__Objective__
Tally the lines that include the word "context" and reply with nothing but the total.

__Excerpted records__

_ _ _ _

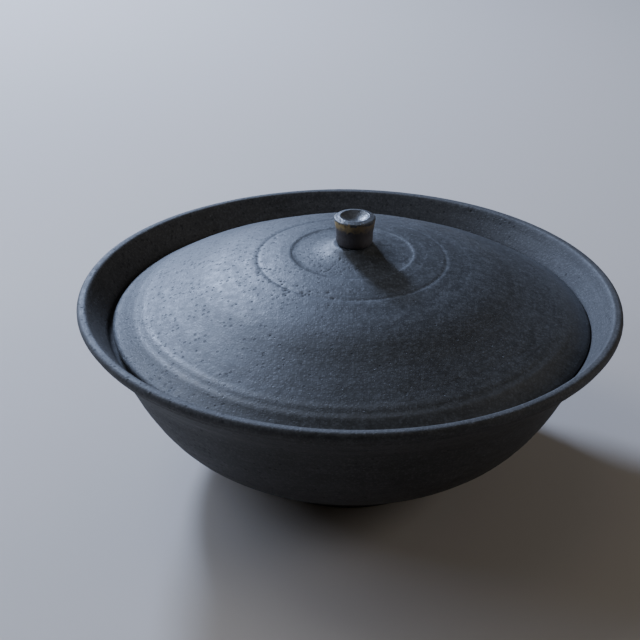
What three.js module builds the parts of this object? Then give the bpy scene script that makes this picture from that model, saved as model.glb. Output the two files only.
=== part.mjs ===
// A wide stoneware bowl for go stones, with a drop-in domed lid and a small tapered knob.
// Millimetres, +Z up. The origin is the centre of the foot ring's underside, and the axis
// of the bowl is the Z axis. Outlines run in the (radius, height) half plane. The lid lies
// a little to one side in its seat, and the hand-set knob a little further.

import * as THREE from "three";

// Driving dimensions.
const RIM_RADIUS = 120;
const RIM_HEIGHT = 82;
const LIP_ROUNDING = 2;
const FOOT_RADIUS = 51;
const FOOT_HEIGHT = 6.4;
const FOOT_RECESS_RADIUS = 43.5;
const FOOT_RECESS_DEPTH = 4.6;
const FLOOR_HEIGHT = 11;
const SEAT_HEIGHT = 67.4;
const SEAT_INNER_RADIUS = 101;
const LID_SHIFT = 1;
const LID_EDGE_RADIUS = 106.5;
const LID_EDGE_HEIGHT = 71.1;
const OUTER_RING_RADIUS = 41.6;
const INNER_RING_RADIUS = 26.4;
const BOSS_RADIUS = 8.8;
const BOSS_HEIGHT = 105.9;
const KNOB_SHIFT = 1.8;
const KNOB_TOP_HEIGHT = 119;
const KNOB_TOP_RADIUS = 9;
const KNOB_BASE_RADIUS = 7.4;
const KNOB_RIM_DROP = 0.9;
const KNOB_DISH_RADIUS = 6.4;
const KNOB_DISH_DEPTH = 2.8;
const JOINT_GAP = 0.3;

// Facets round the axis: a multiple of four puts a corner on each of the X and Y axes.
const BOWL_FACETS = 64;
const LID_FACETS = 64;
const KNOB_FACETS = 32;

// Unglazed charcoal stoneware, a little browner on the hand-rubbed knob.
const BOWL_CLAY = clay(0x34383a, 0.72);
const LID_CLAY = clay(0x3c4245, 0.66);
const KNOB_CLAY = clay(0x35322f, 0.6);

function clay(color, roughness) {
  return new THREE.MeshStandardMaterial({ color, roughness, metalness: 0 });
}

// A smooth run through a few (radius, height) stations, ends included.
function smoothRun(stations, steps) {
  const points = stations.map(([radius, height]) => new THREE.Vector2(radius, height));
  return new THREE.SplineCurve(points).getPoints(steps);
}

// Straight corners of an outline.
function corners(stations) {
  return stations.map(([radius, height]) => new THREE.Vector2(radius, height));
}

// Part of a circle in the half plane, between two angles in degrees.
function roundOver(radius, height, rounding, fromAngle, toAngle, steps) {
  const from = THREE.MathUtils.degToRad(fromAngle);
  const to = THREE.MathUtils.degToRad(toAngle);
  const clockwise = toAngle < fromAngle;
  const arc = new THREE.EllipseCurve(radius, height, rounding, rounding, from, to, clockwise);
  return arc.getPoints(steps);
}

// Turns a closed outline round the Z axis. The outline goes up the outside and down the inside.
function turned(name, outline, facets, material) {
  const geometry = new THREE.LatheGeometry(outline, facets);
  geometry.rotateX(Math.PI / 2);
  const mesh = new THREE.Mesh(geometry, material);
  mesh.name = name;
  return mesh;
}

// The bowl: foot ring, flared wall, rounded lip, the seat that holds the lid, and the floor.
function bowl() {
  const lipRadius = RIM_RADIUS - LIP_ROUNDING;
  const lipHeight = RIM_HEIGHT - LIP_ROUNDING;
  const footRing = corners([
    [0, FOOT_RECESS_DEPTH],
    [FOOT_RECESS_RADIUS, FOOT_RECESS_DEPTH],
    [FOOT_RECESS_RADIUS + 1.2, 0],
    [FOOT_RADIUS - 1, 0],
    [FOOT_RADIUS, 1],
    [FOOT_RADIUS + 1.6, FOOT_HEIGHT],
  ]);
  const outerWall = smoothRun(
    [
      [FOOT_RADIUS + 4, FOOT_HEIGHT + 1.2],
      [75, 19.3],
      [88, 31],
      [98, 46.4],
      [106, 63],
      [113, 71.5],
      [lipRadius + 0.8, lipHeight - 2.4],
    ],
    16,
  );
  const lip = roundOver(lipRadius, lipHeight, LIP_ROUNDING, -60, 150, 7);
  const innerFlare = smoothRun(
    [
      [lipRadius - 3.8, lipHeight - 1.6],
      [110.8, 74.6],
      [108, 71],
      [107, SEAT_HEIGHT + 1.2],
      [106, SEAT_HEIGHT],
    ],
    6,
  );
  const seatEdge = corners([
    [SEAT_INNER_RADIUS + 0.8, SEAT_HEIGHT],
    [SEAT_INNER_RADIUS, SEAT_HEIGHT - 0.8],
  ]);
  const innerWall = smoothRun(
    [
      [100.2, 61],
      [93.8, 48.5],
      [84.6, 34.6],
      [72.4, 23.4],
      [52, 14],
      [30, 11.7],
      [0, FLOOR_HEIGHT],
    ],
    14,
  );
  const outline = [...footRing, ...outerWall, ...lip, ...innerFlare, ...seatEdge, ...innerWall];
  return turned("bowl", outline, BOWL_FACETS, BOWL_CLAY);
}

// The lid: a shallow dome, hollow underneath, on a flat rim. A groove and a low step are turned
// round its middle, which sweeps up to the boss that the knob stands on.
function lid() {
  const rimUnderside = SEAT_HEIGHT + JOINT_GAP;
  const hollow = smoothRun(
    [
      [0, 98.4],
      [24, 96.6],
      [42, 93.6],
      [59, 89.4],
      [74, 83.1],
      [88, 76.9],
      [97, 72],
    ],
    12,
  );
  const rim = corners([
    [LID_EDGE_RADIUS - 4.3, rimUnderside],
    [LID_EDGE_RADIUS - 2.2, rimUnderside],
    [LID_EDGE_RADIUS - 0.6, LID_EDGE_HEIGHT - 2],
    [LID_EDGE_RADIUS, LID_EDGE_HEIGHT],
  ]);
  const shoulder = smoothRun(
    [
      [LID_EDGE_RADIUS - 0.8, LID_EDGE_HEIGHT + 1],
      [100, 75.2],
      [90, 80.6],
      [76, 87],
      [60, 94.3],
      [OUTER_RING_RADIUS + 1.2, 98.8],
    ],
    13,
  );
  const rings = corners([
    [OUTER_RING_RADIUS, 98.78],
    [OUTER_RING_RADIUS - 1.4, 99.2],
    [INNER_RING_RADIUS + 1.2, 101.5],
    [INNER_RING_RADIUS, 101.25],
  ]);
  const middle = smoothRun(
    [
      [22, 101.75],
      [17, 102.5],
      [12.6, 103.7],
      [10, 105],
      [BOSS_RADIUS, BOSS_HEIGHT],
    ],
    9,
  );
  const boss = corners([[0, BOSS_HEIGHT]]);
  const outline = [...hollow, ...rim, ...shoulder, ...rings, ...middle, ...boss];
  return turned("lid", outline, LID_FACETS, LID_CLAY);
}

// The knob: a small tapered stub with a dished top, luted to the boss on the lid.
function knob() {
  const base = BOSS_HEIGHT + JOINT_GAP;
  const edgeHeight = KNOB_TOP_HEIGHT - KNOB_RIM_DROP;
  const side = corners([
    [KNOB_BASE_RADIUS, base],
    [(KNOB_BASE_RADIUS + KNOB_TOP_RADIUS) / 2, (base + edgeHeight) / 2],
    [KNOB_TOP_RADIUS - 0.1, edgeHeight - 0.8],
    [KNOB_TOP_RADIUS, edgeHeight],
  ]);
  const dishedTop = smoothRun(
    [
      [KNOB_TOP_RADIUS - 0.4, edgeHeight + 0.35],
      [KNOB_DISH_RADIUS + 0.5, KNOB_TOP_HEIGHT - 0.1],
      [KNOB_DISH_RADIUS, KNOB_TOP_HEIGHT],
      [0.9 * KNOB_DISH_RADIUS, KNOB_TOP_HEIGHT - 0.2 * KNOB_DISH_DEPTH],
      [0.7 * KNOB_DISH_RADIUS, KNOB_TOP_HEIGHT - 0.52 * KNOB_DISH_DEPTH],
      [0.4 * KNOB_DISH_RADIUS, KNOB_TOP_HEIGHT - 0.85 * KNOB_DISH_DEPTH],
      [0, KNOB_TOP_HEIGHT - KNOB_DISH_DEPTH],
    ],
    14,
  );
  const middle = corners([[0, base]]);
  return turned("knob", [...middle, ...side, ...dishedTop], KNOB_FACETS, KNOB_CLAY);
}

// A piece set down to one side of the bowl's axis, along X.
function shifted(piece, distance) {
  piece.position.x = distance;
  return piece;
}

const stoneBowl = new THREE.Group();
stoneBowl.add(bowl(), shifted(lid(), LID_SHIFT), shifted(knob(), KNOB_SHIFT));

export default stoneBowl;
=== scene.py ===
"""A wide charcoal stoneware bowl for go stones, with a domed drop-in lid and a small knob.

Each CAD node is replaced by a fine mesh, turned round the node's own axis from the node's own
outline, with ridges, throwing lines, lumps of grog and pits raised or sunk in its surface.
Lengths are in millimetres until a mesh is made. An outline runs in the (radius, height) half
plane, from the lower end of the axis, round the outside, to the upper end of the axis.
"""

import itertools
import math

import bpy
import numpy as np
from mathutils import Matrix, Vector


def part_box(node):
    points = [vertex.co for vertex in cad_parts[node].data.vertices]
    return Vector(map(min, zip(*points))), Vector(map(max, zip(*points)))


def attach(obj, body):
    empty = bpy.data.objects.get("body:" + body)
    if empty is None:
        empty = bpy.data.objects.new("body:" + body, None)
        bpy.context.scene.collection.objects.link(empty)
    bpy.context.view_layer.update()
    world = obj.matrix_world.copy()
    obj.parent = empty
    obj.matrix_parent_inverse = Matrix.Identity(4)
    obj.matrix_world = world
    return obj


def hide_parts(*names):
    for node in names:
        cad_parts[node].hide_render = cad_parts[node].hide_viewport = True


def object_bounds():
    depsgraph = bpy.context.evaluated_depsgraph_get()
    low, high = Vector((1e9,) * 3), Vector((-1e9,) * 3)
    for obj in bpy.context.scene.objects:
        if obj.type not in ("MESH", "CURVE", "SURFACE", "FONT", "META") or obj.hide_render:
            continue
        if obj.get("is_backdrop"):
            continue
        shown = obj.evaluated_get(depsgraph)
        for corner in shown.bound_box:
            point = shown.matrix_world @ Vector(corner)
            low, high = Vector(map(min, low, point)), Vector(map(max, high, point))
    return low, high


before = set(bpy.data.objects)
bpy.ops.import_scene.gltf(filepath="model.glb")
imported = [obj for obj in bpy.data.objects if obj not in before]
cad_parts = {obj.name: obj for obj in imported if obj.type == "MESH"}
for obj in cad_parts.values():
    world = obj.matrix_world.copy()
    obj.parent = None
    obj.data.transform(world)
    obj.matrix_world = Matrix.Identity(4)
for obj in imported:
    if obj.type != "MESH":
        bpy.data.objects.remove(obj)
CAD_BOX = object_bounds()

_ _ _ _

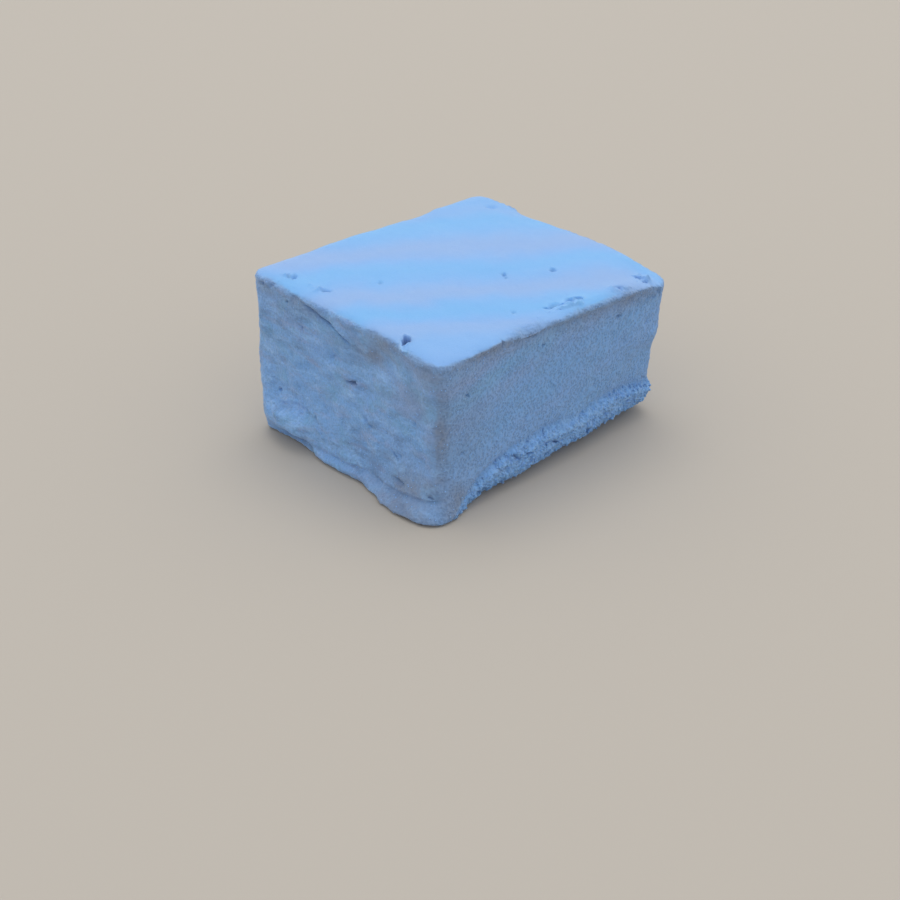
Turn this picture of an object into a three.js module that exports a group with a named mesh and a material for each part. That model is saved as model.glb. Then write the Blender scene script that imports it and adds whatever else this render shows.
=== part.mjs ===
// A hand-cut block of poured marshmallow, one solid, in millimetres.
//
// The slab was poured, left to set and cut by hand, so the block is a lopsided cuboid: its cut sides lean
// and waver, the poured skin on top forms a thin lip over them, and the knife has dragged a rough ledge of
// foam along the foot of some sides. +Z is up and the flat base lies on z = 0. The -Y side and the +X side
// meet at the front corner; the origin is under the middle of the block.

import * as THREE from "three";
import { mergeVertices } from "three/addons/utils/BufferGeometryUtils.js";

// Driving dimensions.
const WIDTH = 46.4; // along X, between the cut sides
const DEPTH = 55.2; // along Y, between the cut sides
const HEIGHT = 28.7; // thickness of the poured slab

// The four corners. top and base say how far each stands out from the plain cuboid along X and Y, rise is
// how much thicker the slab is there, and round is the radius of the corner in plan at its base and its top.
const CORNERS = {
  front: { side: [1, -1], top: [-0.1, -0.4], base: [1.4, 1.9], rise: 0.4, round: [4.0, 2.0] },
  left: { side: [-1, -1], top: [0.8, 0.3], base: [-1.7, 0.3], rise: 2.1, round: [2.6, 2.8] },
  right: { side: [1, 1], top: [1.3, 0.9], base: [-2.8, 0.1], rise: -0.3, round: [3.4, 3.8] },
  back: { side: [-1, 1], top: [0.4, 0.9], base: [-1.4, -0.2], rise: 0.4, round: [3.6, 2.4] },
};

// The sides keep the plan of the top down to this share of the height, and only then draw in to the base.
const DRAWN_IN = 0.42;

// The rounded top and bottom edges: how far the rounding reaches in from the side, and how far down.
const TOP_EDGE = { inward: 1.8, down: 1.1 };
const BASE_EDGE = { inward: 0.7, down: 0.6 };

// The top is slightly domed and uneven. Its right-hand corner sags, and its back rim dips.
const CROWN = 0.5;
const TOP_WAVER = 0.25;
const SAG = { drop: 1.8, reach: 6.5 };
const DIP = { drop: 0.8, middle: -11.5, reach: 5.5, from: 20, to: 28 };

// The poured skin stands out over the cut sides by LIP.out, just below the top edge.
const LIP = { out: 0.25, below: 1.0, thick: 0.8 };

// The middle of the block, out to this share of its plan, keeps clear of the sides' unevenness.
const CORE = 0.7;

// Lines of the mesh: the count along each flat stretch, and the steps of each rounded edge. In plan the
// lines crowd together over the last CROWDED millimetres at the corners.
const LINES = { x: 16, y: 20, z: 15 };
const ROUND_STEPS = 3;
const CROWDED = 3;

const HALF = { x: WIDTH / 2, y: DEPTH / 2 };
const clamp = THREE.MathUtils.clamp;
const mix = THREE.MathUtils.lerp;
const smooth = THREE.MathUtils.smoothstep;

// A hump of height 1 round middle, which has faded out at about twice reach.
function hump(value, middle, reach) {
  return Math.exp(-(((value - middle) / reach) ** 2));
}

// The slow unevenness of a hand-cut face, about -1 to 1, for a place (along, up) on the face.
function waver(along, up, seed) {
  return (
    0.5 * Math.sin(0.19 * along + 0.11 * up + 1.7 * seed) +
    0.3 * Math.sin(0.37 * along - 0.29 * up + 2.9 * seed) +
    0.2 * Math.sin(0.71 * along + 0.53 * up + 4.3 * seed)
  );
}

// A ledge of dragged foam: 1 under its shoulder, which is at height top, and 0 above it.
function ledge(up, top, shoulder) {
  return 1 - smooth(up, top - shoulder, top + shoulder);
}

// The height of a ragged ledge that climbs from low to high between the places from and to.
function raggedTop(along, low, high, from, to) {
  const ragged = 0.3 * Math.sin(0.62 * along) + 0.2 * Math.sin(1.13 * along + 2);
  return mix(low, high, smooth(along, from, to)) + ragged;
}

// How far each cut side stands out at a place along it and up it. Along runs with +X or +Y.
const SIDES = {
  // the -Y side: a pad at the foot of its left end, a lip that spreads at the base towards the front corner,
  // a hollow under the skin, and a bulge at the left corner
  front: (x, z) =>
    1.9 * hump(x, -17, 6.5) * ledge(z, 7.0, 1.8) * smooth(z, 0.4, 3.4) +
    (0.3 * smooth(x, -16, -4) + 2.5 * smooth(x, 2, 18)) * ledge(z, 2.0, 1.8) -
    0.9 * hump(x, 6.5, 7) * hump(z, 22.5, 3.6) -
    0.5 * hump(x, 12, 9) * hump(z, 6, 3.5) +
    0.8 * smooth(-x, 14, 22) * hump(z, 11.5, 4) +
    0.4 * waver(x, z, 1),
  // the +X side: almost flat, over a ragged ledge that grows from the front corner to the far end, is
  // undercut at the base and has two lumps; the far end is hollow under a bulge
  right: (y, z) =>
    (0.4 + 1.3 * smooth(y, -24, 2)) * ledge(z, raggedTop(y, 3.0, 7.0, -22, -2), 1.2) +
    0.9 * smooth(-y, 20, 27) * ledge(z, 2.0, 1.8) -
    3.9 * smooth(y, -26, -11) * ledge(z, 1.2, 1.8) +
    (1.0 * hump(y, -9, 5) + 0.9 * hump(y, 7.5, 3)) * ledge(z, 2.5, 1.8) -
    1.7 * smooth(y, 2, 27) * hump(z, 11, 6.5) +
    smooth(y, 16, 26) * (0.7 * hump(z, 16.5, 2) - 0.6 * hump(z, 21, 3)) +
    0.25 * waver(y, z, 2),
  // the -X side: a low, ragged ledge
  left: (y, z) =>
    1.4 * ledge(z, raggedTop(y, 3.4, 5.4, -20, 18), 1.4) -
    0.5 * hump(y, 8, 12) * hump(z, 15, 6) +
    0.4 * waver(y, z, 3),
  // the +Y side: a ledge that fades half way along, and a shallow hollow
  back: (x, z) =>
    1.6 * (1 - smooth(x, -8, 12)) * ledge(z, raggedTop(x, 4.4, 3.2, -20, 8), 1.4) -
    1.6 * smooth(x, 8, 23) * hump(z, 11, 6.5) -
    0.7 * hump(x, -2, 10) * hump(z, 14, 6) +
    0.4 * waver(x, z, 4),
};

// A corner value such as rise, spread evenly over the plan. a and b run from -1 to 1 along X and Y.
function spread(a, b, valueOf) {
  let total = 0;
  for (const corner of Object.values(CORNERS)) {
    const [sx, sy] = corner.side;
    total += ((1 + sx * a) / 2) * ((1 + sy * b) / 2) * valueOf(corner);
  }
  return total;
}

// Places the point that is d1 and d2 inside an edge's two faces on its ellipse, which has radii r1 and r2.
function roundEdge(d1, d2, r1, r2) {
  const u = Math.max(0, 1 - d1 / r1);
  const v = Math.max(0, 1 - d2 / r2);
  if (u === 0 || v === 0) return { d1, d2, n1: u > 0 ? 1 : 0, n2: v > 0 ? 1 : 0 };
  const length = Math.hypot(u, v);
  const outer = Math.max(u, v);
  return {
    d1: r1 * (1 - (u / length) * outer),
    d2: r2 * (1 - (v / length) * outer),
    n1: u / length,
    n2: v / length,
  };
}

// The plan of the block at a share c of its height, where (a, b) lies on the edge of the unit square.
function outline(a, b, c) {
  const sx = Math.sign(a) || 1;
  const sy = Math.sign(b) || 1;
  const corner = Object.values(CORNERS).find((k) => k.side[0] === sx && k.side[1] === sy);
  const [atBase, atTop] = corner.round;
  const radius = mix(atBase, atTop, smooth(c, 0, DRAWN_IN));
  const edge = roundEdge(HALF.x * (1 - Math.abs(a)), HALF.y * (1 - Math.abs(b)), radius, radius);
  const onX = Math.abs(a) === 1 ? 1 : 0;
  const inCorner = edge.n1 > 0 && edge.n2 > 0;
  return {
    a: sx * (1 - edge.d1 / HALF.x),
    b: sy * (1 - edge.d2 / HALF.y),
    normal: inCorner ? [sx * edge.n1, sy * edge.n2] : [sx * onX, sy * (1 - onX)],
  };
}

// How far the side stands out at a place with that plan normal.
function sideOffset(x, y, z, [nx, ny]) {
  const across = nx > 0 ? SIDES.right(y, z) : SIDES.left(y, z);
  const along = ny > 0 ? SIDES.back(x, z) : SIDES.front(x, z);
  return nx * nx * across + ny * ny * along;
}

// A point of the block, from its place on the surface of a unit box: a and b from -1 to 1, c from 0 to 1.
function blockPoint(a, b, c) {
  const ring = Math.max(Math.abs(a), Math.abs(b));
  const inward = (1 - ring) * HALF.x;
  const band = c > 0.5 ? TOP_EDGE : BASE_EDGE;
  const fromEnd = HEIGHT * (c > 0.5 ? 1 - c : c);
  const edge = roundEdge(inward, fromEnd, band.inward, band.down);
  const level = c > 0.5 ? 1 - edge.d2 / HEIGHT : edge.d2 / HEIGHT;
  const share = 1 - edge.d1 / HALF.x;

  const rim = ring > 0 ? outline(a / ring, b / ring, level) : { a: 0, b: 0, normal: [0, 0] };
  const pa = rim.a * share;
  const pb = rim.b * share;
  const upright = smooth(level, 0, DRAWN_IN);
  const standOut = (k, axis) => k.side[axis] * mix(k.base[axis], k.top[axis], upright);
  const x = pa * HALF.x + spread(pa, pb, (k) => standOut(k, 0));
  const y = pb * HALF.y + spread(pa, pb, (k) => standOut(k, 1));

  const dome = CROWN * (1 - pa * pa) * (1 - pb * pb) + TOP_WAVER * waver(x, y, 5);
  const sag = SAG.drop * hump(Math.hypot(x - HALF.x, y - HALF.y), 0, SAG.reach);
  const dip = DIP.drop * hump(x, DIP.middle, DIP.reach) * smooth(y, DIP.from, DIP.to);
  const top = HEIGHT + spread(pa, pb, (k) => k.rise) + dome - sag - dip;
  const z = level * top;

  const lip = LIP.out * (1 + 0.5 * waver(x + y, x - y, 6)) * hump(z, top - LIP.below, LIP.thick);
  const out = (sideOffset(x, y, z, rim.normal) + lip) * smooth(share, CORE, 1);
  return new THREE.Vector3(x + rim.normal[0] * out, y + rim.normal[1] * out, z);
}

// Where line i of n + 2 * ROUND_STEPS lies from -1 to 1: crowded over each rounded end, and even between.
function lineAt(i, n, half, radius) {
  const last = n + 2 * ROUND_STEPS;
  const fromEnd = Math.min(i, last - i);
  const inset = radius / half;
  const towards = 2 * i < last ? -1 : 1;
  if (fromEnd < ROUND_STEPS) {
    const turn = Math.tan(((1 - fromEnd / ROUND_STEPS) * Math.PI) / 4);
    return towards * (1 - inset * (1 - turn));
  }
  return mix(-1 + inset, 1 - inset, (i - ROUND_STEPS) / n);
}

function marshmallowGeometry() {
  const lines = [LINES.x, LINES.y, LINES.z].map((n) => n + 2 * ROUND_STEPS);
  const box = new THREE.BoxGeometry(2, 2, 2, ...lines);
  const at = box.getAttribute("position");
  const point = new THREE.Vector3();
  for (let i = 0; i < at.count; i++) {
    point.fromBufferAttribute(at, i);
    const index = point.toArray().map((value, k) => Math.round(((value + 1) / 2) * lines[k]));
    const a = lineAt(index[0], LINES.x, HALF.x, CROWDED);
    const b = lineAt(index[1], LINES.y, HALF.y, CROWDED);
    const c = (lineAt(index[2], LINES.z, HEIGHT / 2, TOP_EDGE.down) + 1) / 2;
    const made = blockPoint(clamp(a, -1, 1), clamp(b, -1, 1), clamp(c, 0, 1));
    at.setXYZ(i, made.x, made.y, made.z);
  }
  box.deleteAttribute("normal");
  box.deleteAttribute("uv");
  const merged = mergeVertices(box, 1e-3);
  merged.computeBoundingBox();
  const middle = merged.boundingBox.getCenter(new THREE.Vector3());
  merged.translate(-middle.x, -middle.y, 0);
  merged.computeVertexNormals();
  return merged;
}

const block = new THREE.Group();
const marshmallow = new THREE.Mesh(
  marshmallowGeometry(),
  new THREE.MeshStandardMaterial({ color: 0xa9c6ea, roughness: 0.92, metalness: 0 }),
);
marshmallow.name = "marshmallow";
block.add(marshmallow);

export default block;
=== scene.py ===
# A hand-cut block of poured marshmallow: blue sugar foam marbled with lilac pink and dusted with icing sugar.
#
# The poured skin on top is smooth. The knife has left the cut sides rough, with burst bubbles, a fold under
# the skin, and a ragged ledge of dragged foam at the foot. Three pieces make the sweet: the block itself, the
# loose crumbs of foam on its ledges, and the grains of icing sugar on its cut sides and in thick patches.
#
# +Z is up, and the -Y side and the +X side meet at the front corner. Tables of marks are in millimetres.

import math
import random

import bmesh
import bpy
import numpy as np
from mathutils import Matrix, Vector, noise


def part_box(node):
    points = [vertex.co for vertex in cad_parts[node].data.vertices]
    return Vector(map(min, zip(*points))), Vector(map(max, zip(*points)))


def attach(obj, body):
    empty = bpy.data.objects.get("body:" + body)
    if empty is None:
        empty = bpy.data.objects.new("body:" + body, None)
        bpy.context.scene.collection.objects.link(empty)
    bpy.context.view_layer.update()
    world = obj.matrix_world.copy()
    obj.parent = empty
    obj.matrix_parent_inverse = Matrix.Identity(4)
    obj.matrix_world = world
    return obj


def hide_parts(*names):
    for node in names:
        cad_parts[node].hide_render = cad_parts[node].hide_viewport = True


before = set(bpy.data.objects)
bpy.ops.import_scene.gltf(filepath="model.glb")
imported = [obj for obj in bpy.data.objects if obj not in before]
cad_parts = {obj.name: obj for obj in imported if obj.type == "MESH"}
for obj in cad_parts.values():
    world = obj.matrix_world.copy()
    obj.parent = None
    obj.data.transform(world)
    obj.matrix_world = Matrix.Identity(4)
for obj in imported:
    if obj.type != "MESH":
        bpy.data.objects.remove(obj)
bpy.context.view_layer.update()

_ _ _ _

__Answer to this problem__
7